Given instruction: Copy out all of the data exactly as it appears.

Data lines:
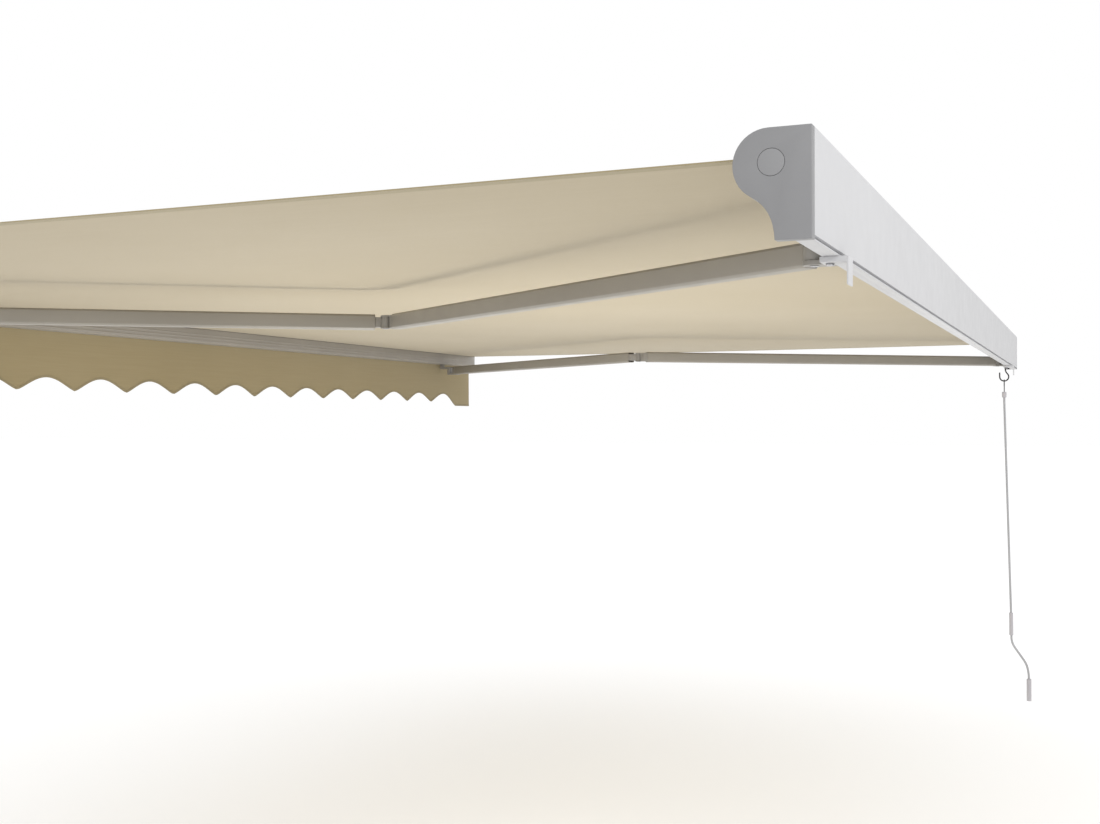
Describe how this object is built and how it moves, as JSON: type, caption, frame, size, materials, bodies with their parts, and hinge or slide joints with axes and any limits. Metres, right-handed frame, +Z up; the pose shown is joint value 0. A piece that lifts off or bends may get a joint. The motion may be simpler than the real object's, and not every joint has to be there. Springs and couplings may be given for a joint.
{
  "type": "folding-arm canvas awning",
  "caption": "Wall-mounted folding-arm awning: cassette, roller, crank-driven gear, spring arms, front bar and taut canvas canopy with a scalloped valance.",
  "frame": {"origin": "centre of the right-hand wall bracket's back face, on the wall plane", "axes": "+X along the width towards the right-hand end seen from in front, +Y into the wall, +Z up; the awning projects along -Y"},
  "size_m": [5, 3.1005, 1.7897],
  "materials": {
    "back_profile": "satin powder coat",
    "hood_profile": "satin powder coat",
    "bottom_tray": "satin powder coat",
    "end_cap_right": "satin",
    "end_cap_left": "satin",
    "cap_disc_right": "satin",
    "cap_disc_left": "satin",
    "roller_bearing": "satin",
    "gearbox": "satin",
    "fabric_guide": "satin",
    "canopy": "woven, matt",
    "wall_bracket_right": "satin powder coat",
    "wall_bracket_left": "satin powder coat",
    "bracket_bolt_right": "zinc plated",
    "bracket_bolt_left": "zinc plated",
    "shoulder_bracket_right": "satin powder coat",
    "shoulder_bracket_left": "satin powder coat",
    "shoulder_pin_right": "zinc plated",
    "shoulder_pin_left": "zinc plated",
    "roller_tube": "zinc plated",
    "roller_plug_right": "satin",
    "roller_plug_left": "satin",
    "fabric_roll": "woven, matt",
    "gear_hook": "black",
    "crank_hook": "black",
    "crank_ferrule": "satin",
    "crank_rod": "satin powder coat",
    "upper_grip": "satin",
    "lower_grip": "satin",
    "front_bar": "satin powder coat",
    "bar_cap_right": "satin",
    "bar_cap_left": "satin",
    "arm_holder_right": "satin powder coat",
    "arm_holder_left": "satin powder coat",
    "front_pin_right": "zinc plated",
    "front_pin_left": "zinc plated",
    "canopy_rod": "satin",
    "valance_rod": "satin",
    "valance": "woven, matt",
    "upper_arm_right": "satin powder coat",
    "shoulder_knuckle_right": "satin powder coat",
    "elbow_fork_right": "satin powder coat",
    "elbow_pin_right": "zinc plated",
    "forearm_right": "satin powder coat",
    "elbow_tongue_right": "satin powder coat",
    "front_head_right": "satin powder coat",
    "arm_spring_right": "zinc plated",
    "upper_arm_left": "satin powder coat",
    "shoulder_knuckle_left": "satin powder coat",
    "elbow_fork_left": "satin powder coat",
    "elbow_pin_left": "zinc plated",
    "forearm_left": "satin powder coat",
    "elbow_tongue_left": "satin powder coat",
    "front_head_left": "satin powder coat",
    "arm_spring_left": "zinc plated"
  },
  "bodies": {
    "cassette": {"back_profile": "back_profile", "hood_profile": "hood_profile", "bottom_tray": "bottom_tray", "end_cap_right": "end_cap_right", "end_cap_left": "end_cap_left", "cap_disc_right": "cap_disc_right", "cap_disc_left": "cap_disc_left", "roller_bearing": "roller_bearing", "gearbox": "gearbox", "fabric_guide": "fabric_guide", "canopy": "canopy", "wall_bracket_right": "wall_bracket_right", "wall_bracket_left": "wall_bracket_left", "bracket_bolt_right": "bracket_bolt_right", "bracket_bolt_left": "bracket_bolt_left", "shoulder_bracket_right": "shoulder_bracket_right", "shoulder_bracket_left": "shoulder_bracket_left", "shoulder_pin_right": "shoulder_pin_right", "shoulder_pin_left": "shoulder_pin_left"},
    "roller": {"roller_tube": "roller_tube", "roller_plug_right": "roller_plug_right", "roller_plug_left": "roller_plug_left", "fabric_roll": "fabric_roll"},
    "winding_eye": {"gear_hook": "gear_hook", "crank_hook": "crank_hook", "crank_ferrule": "crank_ferrule", "crank_rod": "crank_rod"},
    "upper_grip": {"upper_grip": "upper_grip"},
    "lower_grip": {"lower_grip": "lower_grip"},
    "front_bar": {"front_bar": "front_bar", "bar_cap_right": "bar_cap_right", "bar_cap_left": "bar_cap_left", "arm_holder_right": "arm_holder_right", "arm_holder_left": "arm_holder_left", "front_pin_right": "front_pin_right", "front_pin_left": "front_pin_left", "canopy_rod": "canopy_rod", "valance_rod": "valance_rod", "valance": "valance"},
    "right_upper_arm": {"upper_arm_right": "upper_arm_right", "shoulder_knuckle_right": "shoulder_knuckle_right", "elbow_fork_right": "elbow_fork_right", "elbow_pin_right": "elbow_pin_right"},
    "right_forearm": {"forearm_right": "forearm_right", "elbow_tongue_right": "elbow_tongue_right", "front_head_right": "front_head_right", "arm_spring_right": "arm_spring_right"},
    "left_upper_arm": {"upper_arm_left": "upper_arm_left", "shoulder_knuckle_left": "shoulder_knuckle_left", "elbow_fork_left": "elbow_fork_left", "elbow_pin_left": "elbow_pin_left"},
    "left_forearm": {"forearm_left": "forearm_left", "elbow_tongue_left": "elbow_tongue_left", "front_head_left": "front_head_left", "arm_spring_left": "arm_spring_left"}
  },
  "joints": [
    {"name": "roller_spin", "type": "hinge", "parent": "cassette", "child": "roller", "pos_m": [-2.2753, -0.073, 0.1337], "axis": [1, 0, 0], "range_deg": [-4608, 0]},
    {"name": "right_shoulder", "type": "hinge", "parent": "cassette", "child": "right_upper_arm", "pos_m": [-0.1299, -0.0825, 0.048], "axis": [0, 0, 1], "range_deg": [-52.75, 0], "deforming": ["canopy"]},
    {"name": "right_elbow", "type": "hinge", "parent": "right_upper_arm", "child": "right_forearm", "pos_m": [-1.1748, -1.50757, 0.048], "axis": [0, 0, 1], "range_deg": [0, 105.5]},
    {"name": "right_front_pivot", "type": "hinge", "parent": "right_forearm", "child": "front_bar", "pos_m": [-0.1299, -2.93264, 0.048], "axis": [0, 0, 1], "range_deg": [-52.75, 0]},
    {"name": "left_shoulder", "type": "hinge", "parent": "cassette", "child": "left_upper_arm", "pos_m": [-4.4207, -0.0825, 0.048], "axis": [0, 0, 1], "range_deg": [0, 52.75]},
    {"name": "left_elbow", "type": "hinge", "parent": "left_upper_arm", "child": "left_forearm", "pos_m": [-3.3758, -1.50757, 0.048], "axis": [0, 0, 1], "range_deg": [-105.5, 0]},
    {"name": "eye_spin", "type": "hinge", "parent": "cassette", "child": "winding_eye", "pos_m": [-4.7443, -0.0685, 0.03], "axis": [0, 0, 1], "range_deg": [-50688, 0]},
    {"name": "upper_grip_spin", "type": "hinge", "parent": "winding_eye", "child": "upper_grip", "pos_m": [-4.7443, -0.043, -1.1755], "axis": [0, 0.0088, -1], "continuous": true},
    {"name": "lower_grip_spin", "type": "hinge", "parent": "winding_eye", "child": "lower_grip", "pos_m": [-4.7443, 0.0393, -1.4975], "axis": [0, 0, -1], "continuous": true}
  ],
  "couplings": [
    {"joint": "right_elbow", "follows": "right_shoulder", "ratio": -2},
    {"joint": "right_front_pivot", "follows": "right_shoulder", "ratio": 1},
    {"joint": "left_shoulder", "follows": "right_shoulder", "ratio": -1},
    {"joint": "left_elbow", "follows": "right_shoulder", "ratio": 2},
    {"joint": "roller_spin", "follows": "right_shoulder", "ratio": 87.355},
    {"joint": "eye_spin", "follows": "right_shoulder", "ratio": 960.9}
  ]
}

Result:
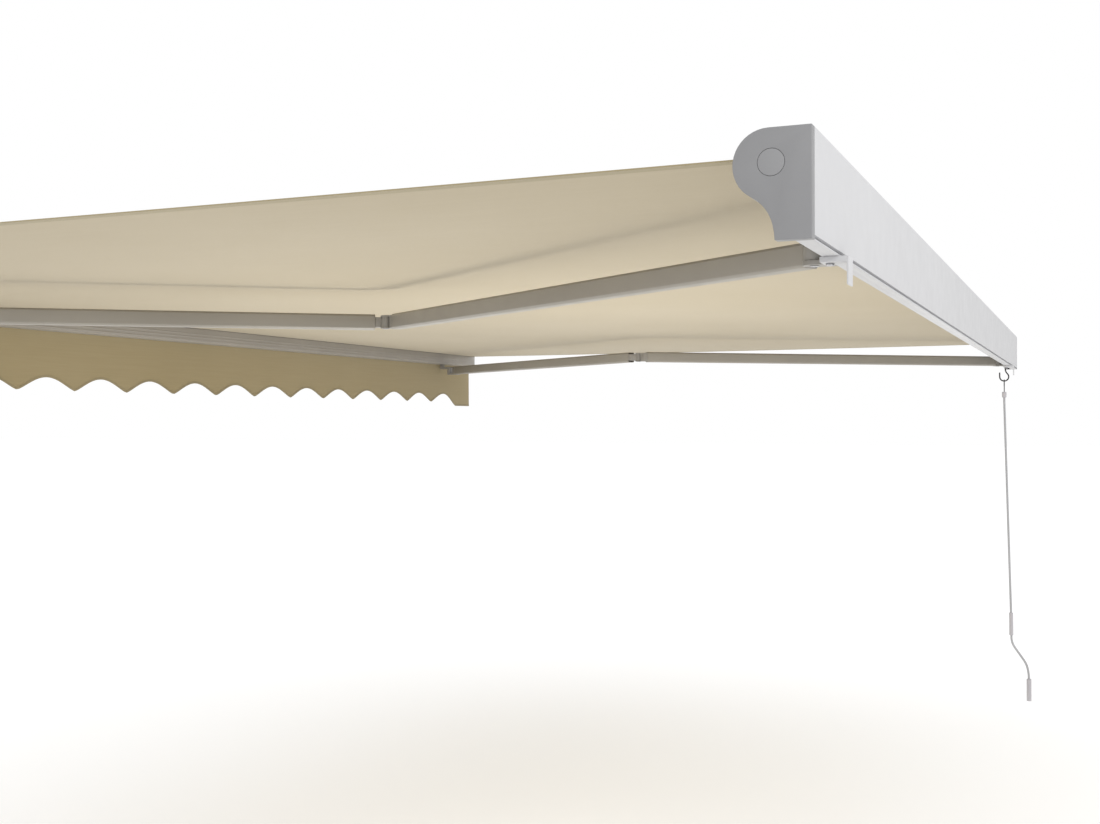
Describe how this object is built and how it moves, as JSON: type, caption, frame, size, materials, bodies with their parts, and hinge or slide joints with axes and any limits. Metres, right-handed frame, +Z up; the pose shown is joint value 0. A piece that lifts off or bends may get a joint. The motion may be simpler than the real object's, and not every joint has to be there. Springs and couplings may be given for a joint.
{
  "type": "folding-arm canvas awning",
  "caption": "Wall-mounted folding-arm awning: cassette, roller, crank-driven gear, spring arms, front bar and taut canvas canopy with a scalloped valance.",
  "frame": {"origin": "centre of the right-hand wall bracket's back face, on the wall plane", "axes": "+X along the width towards the right-hand end seen from in front, +Y into the wall, +Z up; the awning projects along -Y"},
  "size_m": [5, 3.1005, 1.7897],
  "materials": {
    "back_profile": "satin powder coat",
    "hood_profile": "satin powder coat",
    "bottom_tray": "satin powder coat",
    "end_cap_right": "satin",
    "end_cap_left": "satin",
    "cap_disc_right": "satin",
    "cap_disc_left": "satin",
    "roller_bearing": "satin",
    "gearbox": "satin",
    "fabric_guide": "satin",
    "canopy": "woven, matt",
    "wall_bracket_right": "satin powder coat",
    "wall_bracket_left": "satin powder coat",
    "bracket_bolt_right": "zinc plated",
    "bracket_bolt_left": "zinc plated",
    "shoulder_bracket_right": "satin powder coat",
    "shoulder_bracket_left": "satin powder coat",
    "shoulder_pin_right": "zinc plated",
    "shoulder_pin_left": "zinc plated",
    "roller_tube": "zinc plated",
    "roller_plug_right": "satin",
    "roller_plug_left": "satin",
    "fabric_roll": "woven, matt",
    "gear_hook": "black",
    "crank_hook": "black",
    "crank_ferrule": "satin",
    "crank_rod": "satin powder coat",
    "upper_grip": "satin",
    "lower_grip": "satin",
    "front_bar": "satin powder coat",
    "bar_cap_right": "satin",
    "bar_cap_left": "satin",
    "arm_holder_right": "satin powder coat",
    "arm_holder_left": "satin powder coat",
    "front_pin_right": "zinc plated",
    "front_pin_left": "zinc plated",
    "canopy_rod": "satin",
    "valance_rod": "satin",
    "valance": "woven, matt",
    "upper_arm_right": "satin powder coat",
    "shoulder_knuckle_right": "satin powder coat",
    "elbow_fork_right": "satin powder coat",
    "elbow_pin_right": "zinc plated",
    "forearm_right": "satin powder coat",
    "elbow_tongue_right": "satin powder coat",
    "front_head_right": "satin powder coat",
    "arm_spring_right": "zinc plated",
    "upper_arm_left": "satin powder coat",
    "shoulder_knuckle_left": "satin powder coat",
    "elbow_fork_left": "satin powder coat",
    "elbow_pin_left": "zinc plated",
    "forearm_left": "satin powder coat",
    "elbow_tongue_left": "satin powder coat",
    "front_head_left": "satin powder coat",
    "arm_spring_left": "zinc plated"
  },
  "bodies": {
    "cassette": {"back_profile": "back_profile", "hood_profile": "hood_profile", "bottom_tray": "bottom_tray", "end_cap_right": "end_cap_right", "end_cap_left": "end_cap_left", "cap_disc_right": "cap_disc_right", "cap_disc_left": "cap_disc_left", "roller_bearing": "roller_bearing", "gearbox": "gearbox", "fabric_guide": "fabric_guide", "canopy": "canopy", "wall_bracket_right": "wall_bracket_right", "wall_bracket_left": "wall_bracket_left", "bracket_bolt_right": "bracket_bolt_right", "bracket_bolt_left": "bracket_bolt_left", "shoulder_bracket_right": "shoulder_bracket_right", "shoulder_bracket_left": "shoulder_bracket_left", "shoulder_pin_right": "shoulder_pin_right", "shoulder_pin_left": "shoulder_pin_left"},
    "roller": {"roller_tube": "roller_tube", "roller_plug_right": "roller_plug_right", "roller_plug_left": "roller_plug_left", "fabric_roll": "fabric_roll"},
    "winding_eye": {"gear_hook": "gear_hook", "crank_hook": "crank_hook", "crank_ferrule": "crank_ferrule", "crank_rod": "crank_rod"},
    "upper_grip": {"upper_grip": "upper_grip"},
    "lower_grip": {"lower_grip": "lower_grip"},
    "front_bar": {"front_bar": "front_bar", "bar_cap_right": "bar_cap_right", "bar_cap_left": "bar_cap_left", "arm_holder_right": "arm_holder_right", "arm_holder_left": "arm_holder_left", "front_pin_right": "front_pin_right", "front_pin_left": "front_pin_left", "canopy_rod": "canopy_rod", "valance_rod": "valance_rod", "valance": "valance"},
    "right_upper_arm": {"upper_arm_right": "upper_arm_right", "shoulder_knuckle_right": "shoulder_knuckle_right", "elbow_fork_right": "elbow_fork_right", "elbow_pin_right": "elbow_pin_right"},
    "right_forearm": {"forearm_right": "forearm_right", "elbow_tongue_right": "elbow_tongue_right", "front_head_right": "front_head_right", "arm_spring_right": "arm_spring_right"},
    "left_upper_arm": {"upper_arm_left": "upper_arm_left", "shoulder_knuckle_left": "shoulder_knuckle_left", "elbow_fork_left": "elbow_fork_left", "elbow_pin_left": "elbow_pin_left"},
    "left_forearm": {"forearm_left": "forearm_left", "elbow_tongue_left": "elbow_tongue_left", "front_head_left": "front_head_left", "arm_spring_left": "arm_spring_left"}
  },
  "joints": [
    {"name": "roller_spin", "type": "hinge", "parent": "cassette", "child": "roller", "pos_m": [-2.2753, -0.073, 0.1337], "axis": [1, 0, 0], "range_deg": [-4608, 0]},
    {"name": "right_shoulder", "type": "hinge", "parent": "cassette", "child": "right_upper_arm", "pos_m": [-0.1299, -0.0825, 0.048], "axis": [0, 0, 1], "range_deg": [-52.75, 0], "deforming": ["canopy"]},
    {"name": "right_elbow", "type": "hinge", "parent": "right_upper_arm", "child": "right_forearm", "pos_m": [-1.1748, -1.50757, 0.048], "axis": [0, 0, 1], "range_deg": [0, 105.5]},
    {"name": "right_front_pivot", "type": "hinge", "parent": "right_forearm", "child": "front_bar", "pos_m": [-0.1299, -2.93264, 0.048], "axis": [0, 0, 1], "range_deg": [-52.75, 0]},
    {"name": "left_shoulder", "type": "hinge", "parent": "cassette", "child": "left_upper_arm", "pos_m": [-4.4207, -0.0825, 0.048], "axis": [0, 0, 1], "range_deg": [0, 52.75]},
    {"name": "left_elbow", "type": "hinge", "parent": "left_upper_arm", "child": "left_forearm", "pos_m": [-3.3758, -1.50757, 0.048], "axis": [0, 0, 1], "range_deg": [-105.5, 0]},
    {"name": "eye_spin", "type": "hinge", "parent": "cassette", "child": "winding_eye", "pos_m": [-4.7443, -0.0685, 0.03], "axis": [0, 0, 1], "range_deg": [-50688, 0]},
    {"name": "upper_grip_spin", "type": "hinge", "parent": "winding_eye", "child": "upper_grip", "pos_m": [-4.7443, -0.043, -1.1755], "axis": [0, 0.0088, -1], "continuous": true},
    {"name": "lower_grip_spin", "type": "hinge", "parent": "winding_eye", "child": "lower_grip", "pos_m": [-4.7443, 0.0393, -1.4975], "axis": [0, 0, -1], "continuous": true}
  ],
  "couplings": [
    {"joint": "right_elbow", "follows": "right_shoulder", "ratio": -2},
    {"joint": "right_front_pivot", "follows": "right_shoulder", "ratio": 1},
    {"joint": "left_shoulder", "follows": "right_shoulder", "ratio": -1},
    {"joint": "left_elbow", "follows": "right_shoulder", "ratio": 2},
    {"joint": "roller_spin", "follows": "right_shoulder", "ratio": 87.355},
    {"joint": "eye_spin", "follows": "right_shoulder", "ratio": 960.9}
  ]
}